▸ DATA SEGMENT
"""
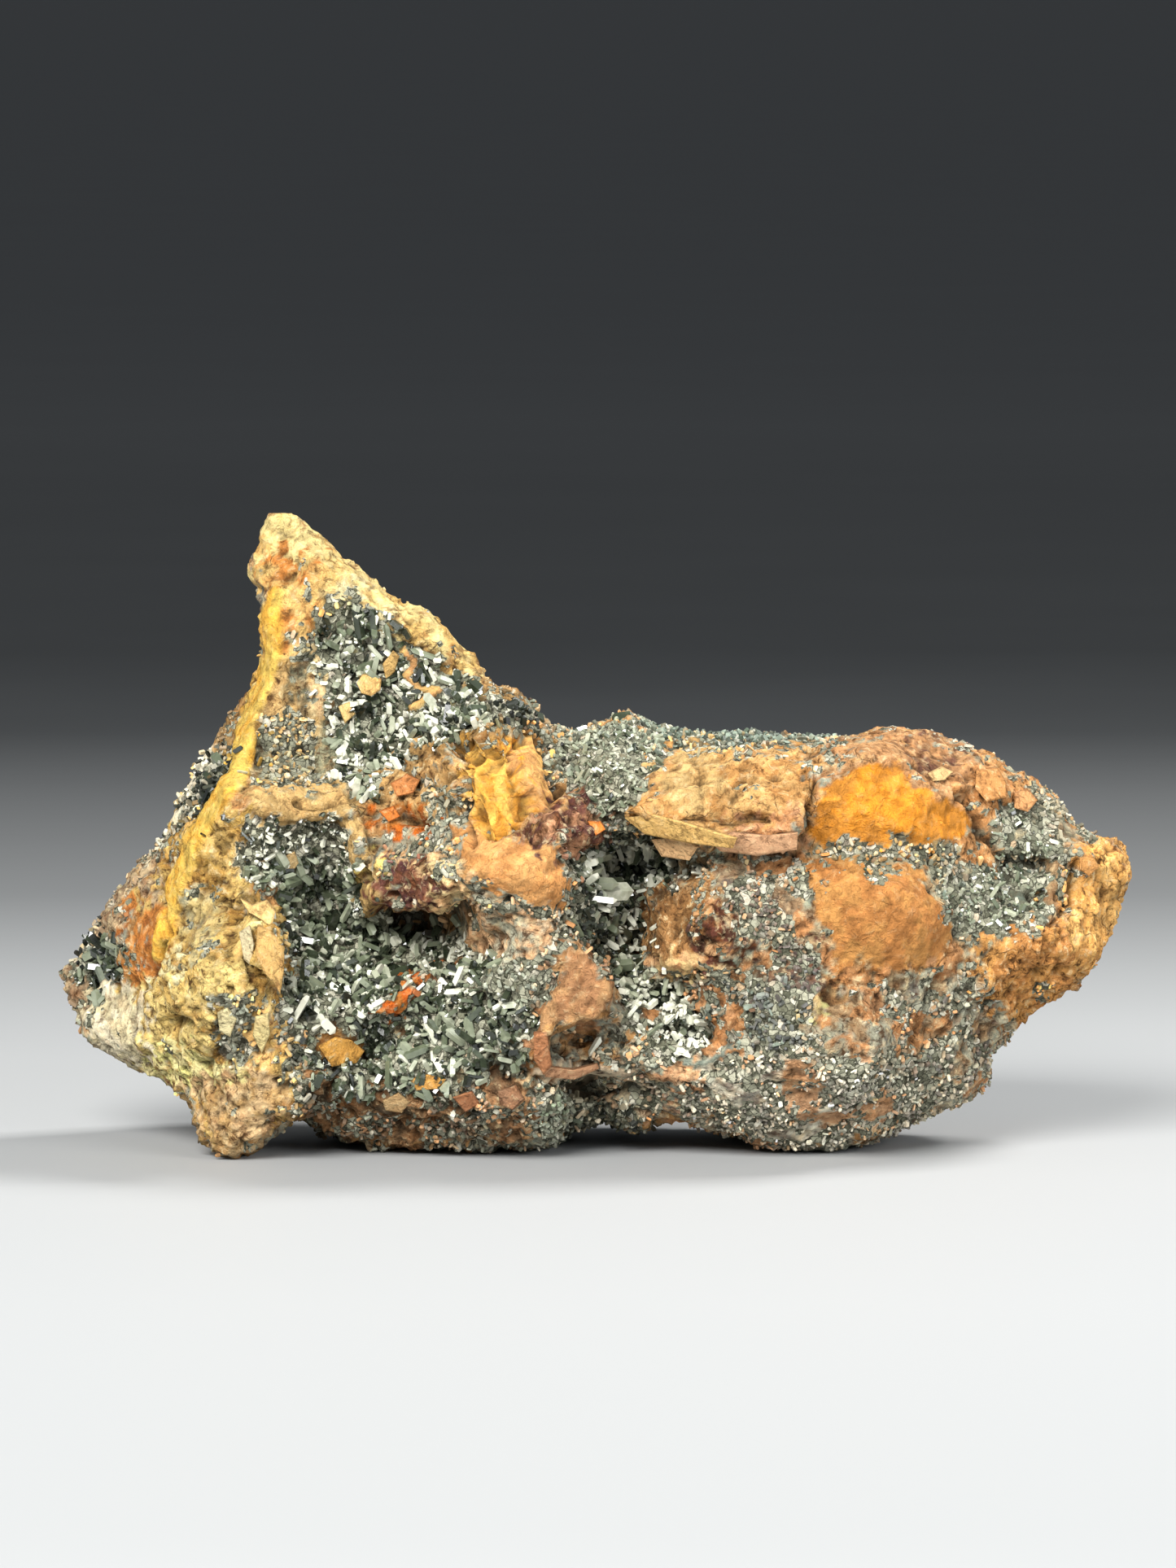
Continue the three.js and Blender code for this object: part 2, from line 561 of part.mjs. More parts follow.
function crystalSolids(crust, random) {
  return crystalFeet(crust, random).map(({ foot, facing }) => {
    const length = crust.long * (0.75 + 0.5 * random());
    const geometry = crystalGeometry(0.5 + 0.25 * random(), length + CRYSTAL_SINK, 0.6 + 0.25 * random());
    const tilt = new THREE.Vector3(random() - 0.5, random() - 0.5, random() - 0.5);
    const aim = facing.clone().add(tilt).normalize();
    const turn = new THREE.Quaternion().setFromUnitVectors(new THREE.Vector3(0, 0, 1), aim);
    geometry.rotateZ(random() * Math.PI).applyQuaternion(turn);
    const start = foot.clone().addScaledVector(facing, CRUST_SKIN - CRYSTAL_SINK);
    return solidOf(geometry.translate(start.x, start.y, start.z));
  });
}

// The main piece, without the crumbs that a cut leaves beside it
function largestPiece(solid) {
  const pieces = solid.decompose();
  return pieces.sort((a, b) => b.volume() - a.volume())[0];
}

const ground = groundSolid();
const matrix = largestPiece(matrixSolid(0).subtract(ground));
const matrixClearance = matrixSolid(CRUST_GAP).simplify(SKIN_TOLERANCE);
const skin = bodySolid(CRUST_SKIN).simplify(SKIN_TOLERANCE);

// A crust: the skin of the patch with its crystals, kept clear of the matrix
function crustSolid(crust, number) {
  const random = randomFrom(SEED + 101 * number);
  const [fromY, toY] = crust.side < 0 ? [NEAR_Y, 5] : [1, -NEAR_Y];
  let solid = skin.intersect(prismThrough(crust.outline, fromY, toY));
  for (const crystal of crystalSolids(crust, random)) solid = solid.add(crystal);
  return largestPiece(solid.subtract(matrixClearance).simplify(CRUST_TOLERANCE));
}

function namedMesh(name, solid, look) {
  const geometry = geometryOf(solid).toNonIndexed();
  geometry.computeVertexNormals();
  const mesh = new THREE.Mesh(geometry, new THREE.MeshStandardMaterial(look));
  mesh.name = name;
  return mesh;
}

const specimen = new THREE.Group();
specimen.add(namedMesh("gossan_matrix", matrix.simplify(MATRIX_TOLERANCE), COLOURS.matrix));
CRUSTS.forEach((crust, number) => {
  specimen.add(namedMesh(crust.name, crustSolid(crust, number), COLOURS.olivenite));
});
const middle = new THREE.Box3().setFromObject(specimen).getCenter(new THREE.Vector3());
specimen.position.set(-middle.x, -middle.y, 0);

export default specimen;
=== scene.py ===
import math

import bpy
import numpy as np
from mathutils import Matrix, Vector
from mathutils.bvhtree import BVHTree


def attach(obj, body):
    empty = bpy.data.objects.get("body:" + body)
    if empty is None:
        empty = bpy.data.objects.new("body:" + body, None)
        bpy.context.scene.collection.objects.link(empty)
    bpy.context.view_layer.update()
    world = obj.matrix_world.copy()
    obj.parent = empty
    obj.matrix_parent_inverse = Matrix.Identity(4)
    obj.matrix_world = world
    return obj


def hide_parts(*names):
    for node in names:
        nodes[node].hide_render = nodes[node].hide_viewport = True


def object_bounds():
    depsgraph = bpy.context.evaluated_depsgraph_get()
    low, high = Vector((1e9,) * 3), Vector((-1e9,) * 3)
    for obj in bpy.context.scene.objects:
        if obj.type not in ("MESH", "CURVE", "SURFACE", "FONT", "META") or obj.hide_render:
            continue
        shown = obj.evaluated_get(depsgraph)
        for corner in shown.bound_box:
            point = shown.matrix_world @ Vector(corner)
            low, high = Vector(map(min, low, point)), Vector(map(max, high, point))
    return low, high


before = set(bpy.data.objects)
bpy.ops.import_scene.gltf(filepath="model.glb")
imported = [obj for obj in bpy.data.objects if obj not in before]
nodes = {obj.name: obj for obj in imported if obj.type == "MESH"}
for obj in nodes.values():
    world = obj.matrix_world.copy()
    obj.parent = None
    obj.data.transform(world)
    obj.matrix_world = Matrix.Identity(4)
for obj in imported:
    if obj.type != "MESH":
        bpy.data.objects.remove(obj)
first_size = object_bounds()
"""
▸ REQUEST
Write the number of lines containing the word "None" and nothing besides it.

▸ FINAL RESULT
3